__Data shown__:
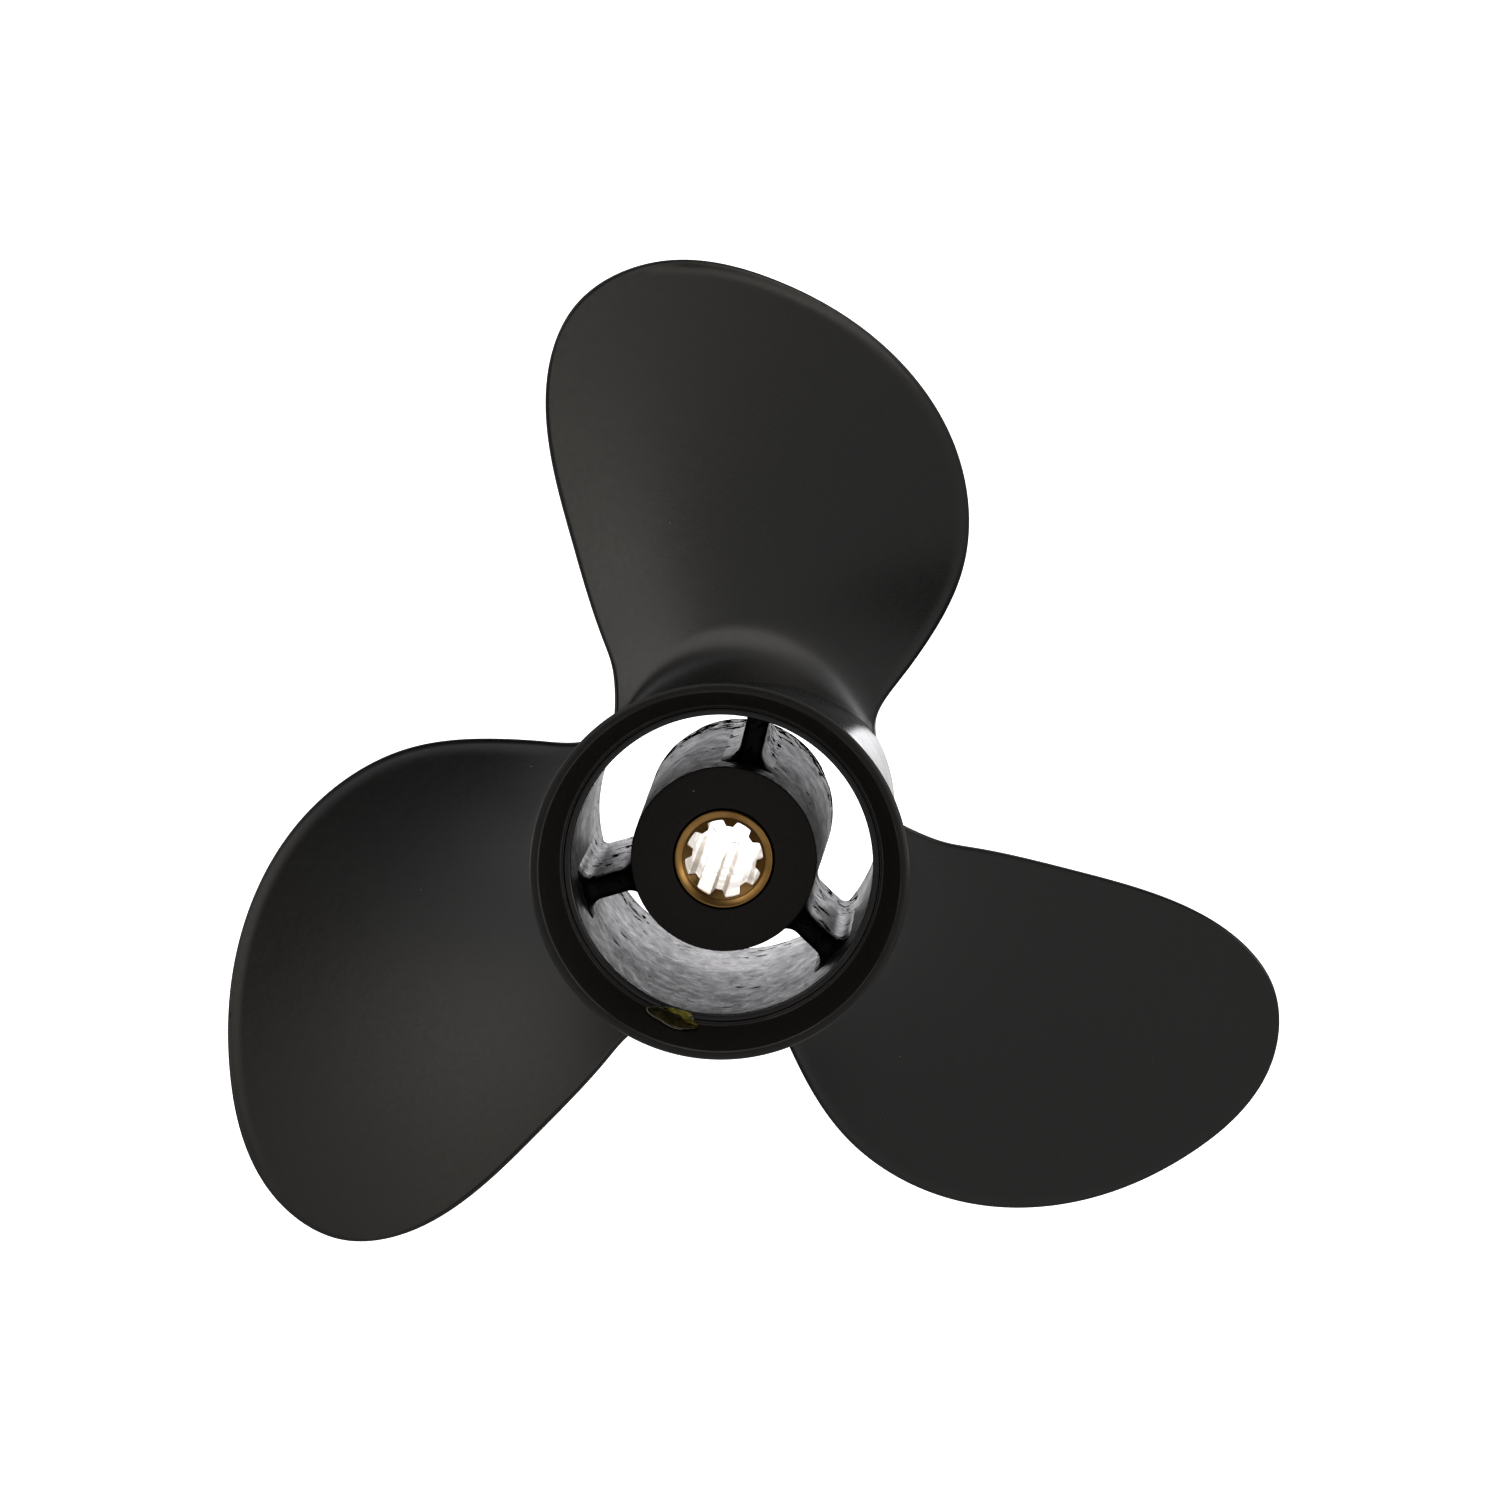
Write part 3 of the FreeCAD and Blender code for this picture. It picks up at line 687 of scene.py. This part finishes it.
def build_blade(index, material):
    """One blade: two smooth faces joined by a round rim, with its root fillets."""
    across, up = BLADE_ACROSS, BLADE_UP
    grid, curve, outward, picks = blade_domain(across, up)
    radius = np.hypot(grid[..., 0], grid[..., 1])
    angle = np.degrees(np.arctan2(grid[..., 0], grid[..., 1]))
    flat = grid.reshape(-1, 1, 2) - curve[None, ::6]
    rim_distance = np.sqrt((flat ** 2).sum(-1).min(1)).reshape(radius.shape) - RIM_REACH
    aft, forward = blade_faces(radius, angle, rim_distance)
    limit = BARREL_FRONT - 1.0    # no fillet passes the barrel's front end
    aft, forward = np.minimum(aft, limit - 0.5), np.minimum(forward, limit)
    flat_aft = np.stack([grid[..., 0], aft, grid[..., 1]], -1)
    flat_forward = np.stack([grid[..., 0], forward, grid[..., 1]], -1)
    # A round rim joins the two faces along the outline
    border = ([(i, 0) for i in range(up)] + [(up - 1, j) for j in range(1, across - 1)]
              + [(i, across - 1) for i in range(up - 1, -1, -1)])
    border_picks = np.concatenate([picks[0], picks[1][1:-1], picks[2][::-1]])
    out = np.stack([np.interp(border_picks, np.arange(len(curve)), outward[:, k]) for k in (0, 1)], -1)
    vertices = [flat_aft.reshape(-1, 3), flat_forward.reshape(-1, 3)]
    size = across * up
    faces = [tuple(reversed(f)) for f in grid_faces(up, across)]
    faces += grid_faces(up, across, start=size)
    lows = np.array([flat_aft[i, j] for i, j in border])
    highs = np.array([flat_forward[i, j] for i, j in border])
    rows = [[i * across + j for i, j in border]]
    for k in range(1, RIM_STEPS):
        turn = math.pi * k / RIM_STEPS
        ring = (lows + highs) / 2 + (lows - highs) / 2 * math.cos(turn)
        ring[:, [0, 2]] += out * RIM_REACH * math.sin(turn)
        rows.append([sum(len(v) for v in vertices) + m for m in range(len(border))])
        vertices.append(ring)
    rows.append([size + i * across + j for i, j in border])
    for first, second in zip(rows, rows[1:]):
        for m in range(len(border) - 1):
            faces.append((first[m], first[m + 1], second[m + 1], second[m]))
    # Closed at the root, inside the barrel's wall
    for j in range(across - 1):
        faces.append((j, j + 1, size + j + 1, size + j))
    faces.append(tuple(row[0] for row in rows))
    faces.append(tuple(row[-1] for row in reversed(rows)))
    points = np.concatenate(vertices)
    turn = math.radians(index * 120)
    spun = points.copy()
    spun[:, 0] = points[:, 0] * math.cos(turn) + points[:, 2] * math.sin(turn)
    spun[:, 2] = points[:, 2] * math.cos(turn) - points[:, 0] * math.sin(turn)
    return make_piece(f"blade_cast_{index + 1}", spun, faces, "propeller",
                      [f"blade_{index + 1}"], [material])


# ---------------------------------------------------------------- resin drop

def resin(name, light, dark, clear):
    """Dried resin, clear or cloudy, between two tints."""
    n = Nodes(name)
    cloud = n.noise(600, 3)
    n.set(Base_Color=n.mix(n.band(cloud, 0.35, 0.65), light, dark))
    n.set(Roughness=n.vary(cloud, 0.03, 0.10), Transmission_Weight=clear, IOR=1.5)
    n.set(Normal=n.bump(cloud, 0.00008))
    return n.material


def build_resin_drop(materials):
    """A dried drop of resin on the ring's throat, low on the left: clear, with a cloudy patch
    and a pale outer edge that is a painted highlight."""
    turns, layers = DROP_TURNS, DROP_LAYERS
    throat_slope = (BARREL_AFT - RING_AFT) / (RING_CREST - SPIGOT_RADIUS)
    turn = np.linspace(0, 2 * math.pi, turns, endpoint=False)
    wave = 1 + 0.12 * np.sin(3 * turn + 0.7) + 0.07 * np.sin(5 * turn)    # wavering outline
    rows = []
    for layer in range(layers + 1):
        reach = math.sin(math.pi / 2 * layer / layers)
        lift = math.cos(math.pi / 2 * layer / layers)
        along = DROP_LONG * reach * wave * np.cos(turn)
        deep = DROP_WIDE * reach * wave * np.sin(turn)
        radius = DROP_RADIUS + deep
        angle = DROP_ANGLE + np.degrees(along / DROP_RADIUS)
        throat = BARREL_AFT - (radius - SPIGOT_RADIUS) * throat_slope
        bump = DROP_HIGH * lift ** 0.6 + 0.05
        rows.append(polar(radius - 0.4 * bump, angle, np.minimum(throat, BARREL_AFT) - bump))
    under = rows[-1].copy()
    under[:, 1] += 0.5
    rows.append(under)
    faces = grid_faces(len(rows), turns, False, True)
    faces.append(tuple(reversed(range(turns * (len(rows) - 1), turns * len(rows)))))
    picks = []
    for face in faces:
        layer, step = divmod(face[0], turns)
        side, outward = math.cos(turn[step]), math.sin(turn[step])
        # Painted highlight: faces of the outer border get the pale material
        is_highlight_edge = layer >= layers - 2 and (outward > 0.35 or side > 0.8) and side > -0.4
        is_cloudy = side + 0.3 * math.sin(9 * outward) < 0.25 and outward < 0.3 and layer > 2
        picks.append(2 if is_highlight_edge else 1 if is_cloudy else 0)
    return make_piece("resin_drop", np.concatenate(rows), faces, "propeller",
                      [], materials, picks)


# ---------------------------------------------------------------- studio

def build_floor():
    """Pale floor, which glows far ahead of the object and looks evenly pale to the camera."""
    level, side = FLOOR_LEVEL, FLOOR_SIDE
    floor_mesh = bpy.data.meshes.new("floor")
    floor_mesh.from_pydata([(-side, -side, level), (side, -side, level), (side, side, level),
                            (-side, side, level)], [], [(0, 1, 2, 3)])
    floor = bpy.data.objects.new("floor", floor_mesh)
    bpy.context.scene.collection.objects.link(floor)
    n = Nodes("pale_floor")
    along = n.add("ShaderNodeSeparateXYZ", {0: n.place}).outputs["Y"]
    n.set(Base_Color=rgba(0.6, 0.6, 0.6), Roughness=0.9, Emission_Color=rgba(1, 1, 1))
    seen = n.math("MULTIPLY", n.add("ShaderNodeLightPath").outputs["Is Camera Ray"], FLOOR_EXTRA)
    n.set(Emission_Strength=n.math("ADD", n.band(along, *FLOOR_GLOW_PLACES, *FLOOR_GLOW), seen))
    floor_mesh.materials.append(n.material)


def build_surroundings():
    """Surroundings that light the object by soft zones, and that look plain white to the camera."""
    world = bpy.data.worlds.new("studio")
    bpy.context.scene.world = world
    world.use_nodes = True
    world.node_tree.nodes.clear()
    w = Tree(world.node_tree)
    place = w.add("ShaderNodeTexCoord").outputs["Generated"]
    total = None
    for direction, start, full, colour in SOFT_LIGHTS:
        aim = w.add("ShaderNodeVectorMath", {0: place, 1: Vector(direction).normalized()},
                    operation="DOT_PRODUCT").outputs["Value"]
        ramp = w.add("ShaderNodeMapRange", {
            "From Min": math.cos(math.radians(start)), "From Max": math.cos(math.radians(full)),
            "Value": aim}, interpolation_type="SMOOTHSTEP").outputs["Result"]
        tint = w.add("ShaderNodeVectorMath", {0: colour, "Scale": ramp}, operation="SCALE").outputs[0]
        total = w.add("ShaderNodeVectorMath", {0: total, 1: tint}).outputs[0] if total else tint
    light = w.add("ShaderNodeBackground", {"Color": total})
    plain = w.add("ShaderNodeBackground", {"Color": rgba(1, 1, 1), "Strength": BACKDROP})
    seen = w.add("ShaderNodeLightPath").outputs["Is Camera Ray"]
    mix = w.add("ShaderNodeMixShader", {"Fac": seen, 1: light.outputs[0], 2: plain.outputs[0]})
    w.add("ShaderNodeOutputWorld", {"Surface": mix.outputs[0]})


def build_camera():
    """Long lens almost straight from astern, a little above and to the right."""
    azimuth, elevation = math.radians(CAMERA_AZIMUTH), math.radians(CAMERA_ELEVATION)
    back = Vector((math.sin(azimuth) * math.cos(elevation), -math.cos(azimuth) * math.cos(elevation),
                   math.sin(elevation)))
    data = bpy.data.cameras.new("camera")
    data.sensor_width, data.lens = CAMERA_SENSOR, CAMERA_LENS
    camera = bpy.data.objects.new("camera", data)
    camera.location = Vector(CAMERA_AIM) + back * CAMERA_DISTANCE
    camera.rotation_euler = (-back).to_track_quat("-Z", "Y").to_euler()
    bpy.context.scene.collection.objects.link(camera)
    bpy.context.scene.camera = camera


bpy.context.scene.view_settings.view_transform = "Standard"
build_camera()
build_floor()
build_surroundings()
satin, matte = satin_black(), matte_ring()
# The last number of gloss_cast is where painted shade begins at the barrel's aft end
barrel_gloss, barrel_paint = smooth_gloss(), gloss_cast(
    "gloss_paint_in_barrel", 0.31, 0.45, 0.72, 0.56, BARREL_AFT + 3.5)
build_barrel(barrel_gloss, barrel_paint)
build_ring(matte)
build_hub(matte, gloss_cast("gloss_paint_on_hub", 0.38, 0.54, 0.66, 0.45, HUB_AFT))
build_bush(rubber())
build_sleeve(bronze())
# The third resin is a painted highlight for the drop's outer edge
build_resin_drop([resin("clear_resin", rgba(0.16, 0.14, 0.06), rgba(0.06, 0.055, 0.02), 1.0),
                  resin("cloudy_resin", rgba(0.45, 0.40, 0.06), rgba(0.05, 0.045, 0.008), 0.4),
                  resin("resin_edge_painted_highlight", rgba(0.8, 0.8, 0.7), rgba(0.5, 0.5, 0.4), 0.3)])
# The last number is where painted shade begins on the ribs' aft ends
rib_paint = gloss_cast("gloss_paint_on_ribs", 0.32, 0.5, 0.57, 0.50, -12.0)
for number in range(3):
    build_rib(number, rib_paint)
    build_blade(number, satin)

__Requirement__:
Copy each line above that contains the word "scene".

__In response__:
Write part 3 of the FreeCAD and Blender code for this picture. It picks up at line 687 of scene.py. This part finishes it.
    bpy.context.scene.collection.objects.link(floor)
    bpy.context.scene.world = world
    bpy.context.scene.collection.objects.link(camera)
    bpy.context.scene.camera = camera
bpy.context.scene.view_settings.view_transform = "Standard"